Key protein providing defense against 'jumping genes' identified

In animal germline cells, a specialized small RNA-based defense system, termed the Piwi-interacting RNA (piRNA) pathway, is primarily responsible for the suppression of transposon, a process known as "silencing." In the field of genetics, Drosophila (fruit fly) has been a very useful model system for studying the mechanistic details of the piRNA pathway. Elucidation of such details will be valuable in understanding disease development and progression. One important discovery is that piRNAs are loaded onto the protein Piwi, the founding member of the piRNA pathway, and translocate into the nucleus. The Piwi-piRNA complex serves the purpose of silencing transposons.

Piwi has been proposed to function with downstream partners, and one of them is the heterochromatin Protein 1a (HP1a), which reportedly enforces transposon silencing in the Drosophila germline and ovarian somatic cells. However, the effects of HP1a depletion from the germline on the piRNAs and piRNA pathway proteins have not previously been studied, causing a gap in the understanding of the HP1a functions associated with the piRNA pathway.

In their latest study, reported in Nature Communications, an international team of researchers from Temasek Life Sciences Laboratory, National University of Singapore, Nanyang Technological University, and Osaka University shed light on the function of HP1a in the piRNA pathway and transposon repression.

Using a combination of genetic, biochemical, and next generation sequencing experiments, the team led by Toshie Kai discovered HP1a function in the germline cells. The study reveals that HP1a is specifically required for repression of transposons residing in the regions close to telomeres and centromeres. HP1a helps in production of piRNAs from regions close to telomeres and centromeres by protecting the longer precursor RNAs, which are diced into small piRNAs to silence the transposons. Importantly, HP1a functions for repression of transposons at specific regions in genomes where evolutionarily-old transposons are populated.

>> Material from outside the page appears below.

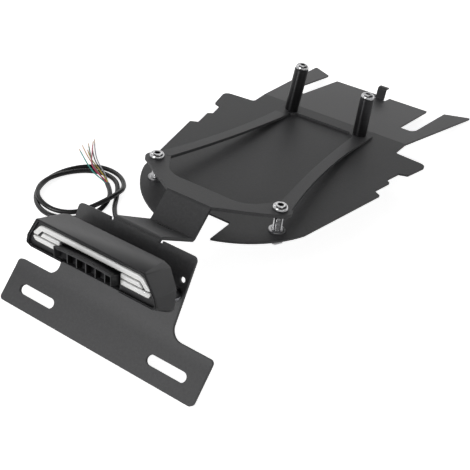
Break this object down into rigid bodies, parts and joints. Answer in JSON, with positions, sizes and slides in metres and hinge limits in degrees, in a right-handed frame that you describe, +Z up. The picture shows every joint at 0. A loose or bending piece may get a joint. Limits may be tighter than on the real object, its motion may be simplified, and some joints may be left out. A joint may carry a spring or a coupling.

The findings suggest that small RNA pathways have evolved in modular ways to keep transposon activities in check, not to accumulate in the genome during evolution, hence paving the way for studies to address the dynamics of small RNA-based immune systems in genome defense during evolution. Understanding this highly adaptive genome defense mechanism is also important after an increasing number of studies have highlighted their roles in disease.